*What you have to do*. Will you repeat only the lines beginning at the one that mentions "for (const bud" and ending at the one that mentions "before = set(bpy.data.objects)", both of them included, exactly?

====== Supplied data

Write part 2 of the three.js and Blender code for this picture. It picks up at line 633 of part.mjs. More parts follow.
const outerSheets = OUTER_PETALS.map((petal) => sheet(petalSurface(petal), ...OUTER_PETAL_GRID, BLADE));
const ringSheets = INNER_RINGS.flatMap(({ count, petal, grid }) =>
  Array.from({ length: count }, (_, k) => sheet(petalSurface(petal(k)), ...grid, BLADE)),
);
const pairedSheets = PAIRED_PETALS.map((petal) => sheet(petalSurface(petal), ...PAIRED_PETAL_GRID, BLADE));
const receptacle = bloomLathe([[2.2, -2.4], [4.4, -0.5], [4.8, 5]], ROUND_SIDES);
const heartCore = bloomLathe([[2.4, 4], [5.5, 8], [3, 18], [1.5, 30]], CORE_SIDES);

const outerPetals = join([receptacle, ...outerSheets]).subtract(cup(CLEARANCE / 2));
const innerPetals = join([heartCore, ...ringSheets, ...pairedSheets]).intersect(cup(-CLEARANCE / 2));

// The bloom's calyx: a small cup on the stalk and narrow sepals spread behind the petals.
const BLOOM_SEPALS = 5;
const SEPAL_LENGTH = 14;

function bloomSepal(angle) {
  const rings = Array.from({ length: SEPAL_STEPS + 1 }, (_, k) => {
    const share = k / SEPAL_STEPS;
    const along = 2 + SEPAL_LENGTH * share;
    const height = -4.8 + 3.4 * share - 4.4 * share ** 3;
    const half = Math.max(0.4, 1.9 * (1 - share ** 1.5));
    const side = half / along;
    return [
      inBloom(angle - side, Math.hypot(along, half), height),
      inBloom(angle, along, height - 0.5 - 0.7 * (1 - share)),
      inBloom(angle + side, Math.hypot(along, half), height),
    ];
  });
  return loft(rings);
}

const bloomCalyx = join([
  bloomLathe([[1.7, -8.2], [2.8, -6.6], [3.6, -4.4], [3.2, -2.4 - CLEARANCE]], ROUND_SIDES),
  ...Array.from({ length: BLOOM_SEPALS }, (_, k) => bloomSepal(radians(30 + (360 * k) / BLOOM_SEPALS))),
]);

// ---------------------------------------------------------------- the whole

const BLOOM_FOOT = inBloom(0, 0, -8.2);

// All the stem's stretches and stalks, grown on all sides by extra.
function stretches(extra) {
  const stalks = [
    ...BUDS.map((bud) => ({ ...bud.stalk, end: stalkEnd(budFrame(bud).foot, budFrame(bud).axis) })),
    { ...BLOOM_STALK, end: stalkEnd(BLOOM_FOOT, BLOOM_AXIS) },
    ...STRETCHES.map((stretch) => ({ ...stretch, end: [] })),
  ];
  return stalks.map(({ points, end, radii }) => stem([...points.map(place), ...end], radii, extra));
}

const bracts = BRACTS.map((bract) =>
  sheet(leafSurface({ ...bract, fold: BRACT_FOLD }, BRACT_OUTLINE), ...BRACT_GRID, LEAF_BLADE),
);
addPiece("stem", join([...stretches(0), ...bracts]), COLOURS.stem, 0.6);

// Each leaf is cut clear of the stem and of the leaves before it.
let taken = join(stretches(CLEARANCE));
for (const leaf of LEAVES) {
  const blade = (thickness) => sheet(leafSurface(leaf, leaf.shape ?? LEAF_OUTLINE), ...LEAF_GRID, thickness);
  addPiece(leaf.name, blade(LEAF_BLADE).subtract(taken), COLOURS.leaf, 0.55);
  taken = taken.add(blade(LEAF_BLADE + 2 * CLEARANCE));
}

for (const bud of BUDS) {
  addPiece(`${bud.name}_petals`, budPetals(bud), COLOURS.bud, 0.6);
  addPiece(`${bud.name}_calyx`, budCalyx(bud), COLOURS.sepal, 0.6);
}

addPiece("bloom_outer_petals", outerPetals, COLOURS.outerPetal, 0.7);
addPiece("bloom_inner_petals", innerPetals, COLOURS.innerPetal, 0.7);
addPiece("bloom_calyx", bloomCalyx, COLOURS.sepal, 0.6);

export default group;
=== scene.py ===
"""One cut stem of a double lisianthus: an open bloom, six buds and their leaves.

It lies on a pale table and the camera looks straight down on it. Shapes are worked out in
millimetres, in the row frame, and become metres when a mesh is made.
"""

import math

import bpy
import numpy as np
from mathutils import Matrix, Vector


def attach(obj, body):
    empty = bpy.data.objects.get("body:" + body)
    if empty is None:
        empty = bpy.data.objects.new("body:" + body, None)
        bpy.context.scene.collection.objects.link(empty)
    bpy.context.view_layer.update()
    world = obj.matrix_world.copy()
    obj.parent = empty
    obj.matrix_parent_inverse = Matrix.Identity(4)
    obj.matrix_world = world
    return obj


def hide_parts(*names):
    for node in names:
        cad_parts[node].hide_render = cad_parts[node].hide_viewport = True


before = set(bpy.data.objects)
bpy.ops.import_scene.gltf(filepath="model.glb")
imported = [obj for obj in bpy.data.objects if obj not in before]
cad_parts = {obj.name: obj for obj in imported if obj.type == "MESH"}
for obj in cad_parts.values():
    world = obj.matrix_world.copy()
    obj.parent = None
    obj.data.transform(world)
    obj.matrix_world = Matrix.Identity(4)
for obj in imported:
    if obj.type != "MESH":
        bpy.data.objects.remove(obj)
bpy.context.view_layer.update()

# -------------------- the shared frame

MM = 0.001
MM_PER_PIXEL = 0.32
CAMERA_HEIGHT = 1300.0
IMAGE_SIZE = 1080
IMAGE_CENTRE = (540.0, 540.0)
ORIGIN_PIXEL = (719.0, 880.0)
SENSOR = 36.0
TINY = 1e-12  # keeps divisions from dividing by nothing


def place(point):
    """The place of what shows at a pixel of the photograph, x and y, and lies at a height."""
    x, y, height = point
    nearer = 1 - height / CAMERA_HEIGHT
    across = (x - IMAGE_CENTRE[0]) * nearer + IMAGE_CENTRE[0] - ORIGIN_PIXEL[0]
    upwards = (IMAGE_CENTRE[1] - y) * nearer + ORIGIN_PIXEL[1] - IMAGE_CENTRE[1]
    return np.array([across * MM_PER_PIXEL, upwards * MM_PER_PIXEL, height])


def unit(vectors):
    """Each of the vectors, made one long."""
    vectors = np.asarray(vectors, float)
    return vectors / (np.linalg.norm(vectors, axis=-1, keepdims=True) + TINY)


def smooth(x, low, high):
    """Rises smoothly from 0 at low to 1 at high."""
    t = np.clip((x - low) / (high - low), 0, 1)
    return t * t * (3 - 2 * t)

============

*Response below*.
for (const bud of BUDS) {
  addPiece(`${bud.name}_petals`, budPetals(bud), COLOURS.bud, 0.6);
  addPiece(`${bud.name}_calyx`, budCalyx(bud), COLOURS.sepal, 0.6);
}

addPiece("bloom_outer_petals", outerPetals, COLOURS.outerPetal, 0.7);
addPiece("bloom_inner_petals", innerPetals, COLOURS.innerPetal, 0.7);
addPiece("bloom_calyx", bloomCalyx, COLOURS.sepal, 0.6);

export default group;
=== scene.py ===
"""One cut stem of a double lisianthus: an open bloom, six buds and their leaves.

It lies on a pale table and the camera looks straight down on it. Shapes are worked out in
millimetres, in the row frame, and become metres when a mesh is made.
"""

import math

import bpy
import numpy as np
from mathutils import Matrix, Vector


def attach(obj, body):
    empty = bpy.data.objects.get("body:" + body)
    if empty is None:
        empty = bpy.data.objects.new("body:" + body, None)
        bpy.context.scene.collection.objects.link(empty)
    bpy.context.view_layer.update()
    world = obj.matrix_world.copy()
    obj.parent = empty
    obj.matrix_parent_inverse = Matrix.Identity(4)
    obj.matrix_world = world
    return obj


def hide_parts(*names):
    for node in names:
        cad_parts[node].hide_render = cad_parts[node].hide_viewport = True


before = set(bpy.data.objects)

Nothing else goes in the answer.